# taz.de -- Weitere Entwicklung Dresdner Handyskandal: Nach Landessitte ausgespäht
       
       > Bereits Mitte 2010 wertete die sächsische Polizei anlässlich einer
       > Demonstration massenhaft Handydaten aus. Das belegen Ermittlungsakten,
       > die der taz vorliegen.
       
 (IMG) Bild: Die Dresdner Polizei hat nicht nur einmal Handydaten ausgespäht.
       
       BERLIN taz | Wegen der Erfassung von Handydaten am 13. und 19. Februar in
       Dresden steht die sächsische Polizei seit Wochen [1][heftig in der Kritik].

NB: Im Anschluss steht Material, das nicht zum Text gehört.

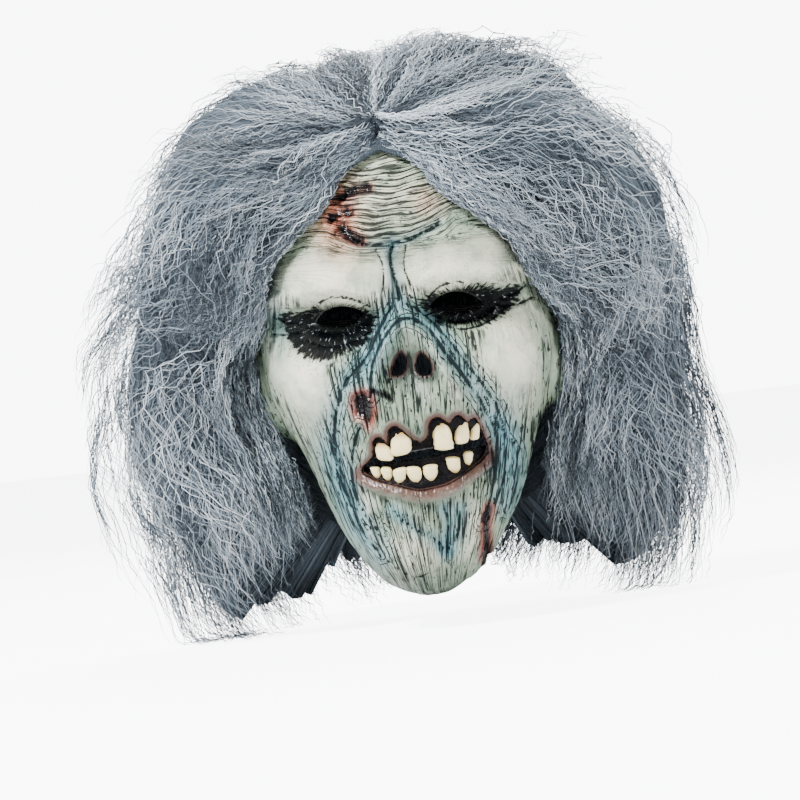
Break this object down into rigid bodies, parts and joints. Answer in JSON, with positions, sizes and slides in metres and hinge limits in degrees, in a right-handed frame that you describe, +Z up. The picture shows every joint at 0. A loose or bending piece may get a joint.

       Doch dies war, wie aus der taz vorliegenden Dokumenten hervorgeht, nicht
       das erste Mal, dass sächsische Behörden im Rahmen einer Demonstration eine
       sogenannte [2][Funkzellenauswertung] durchführten. Bereits am 17. Juni 2010
       wurden in Dresden die Verbindungsdaten von Handynutzern gesammelt und
       ausgewertet. Anlass war abermals eine Demonstration, die sich gegen einen
       Aufmarsch von Neonazis richtete.
       
       Dabei wurde unter anderem der Standort eines Tatverdächtigen festgestellt,
       gegen den wegen des Verdachts auf Bildung einer kriminellen Vereinigung
       ermittelt wird. Am 17. Juni 2010 hatten in Dresden Neonazis unter dem Motto
       "Damals wie heute - alle Macht geht vom Volke aus" demonstriert. Linke
       hatten dazu aufgerufen, die Demonstration zu stören; am Rande der
       Demonstrationen war es zu einem gewalttätigen Übergriff auf einen
       rechtsextremen Szeneladen gekommen.
       
       Ein weiteres Mal werteten die Behörden den Informationen der taz zufolge
       Funkzellendaten aus, nachdem es Ende August in Dresden zu körperlichen
       Auseinandersetzungen zwischen linken und rechten Kleingruppen gekommen war.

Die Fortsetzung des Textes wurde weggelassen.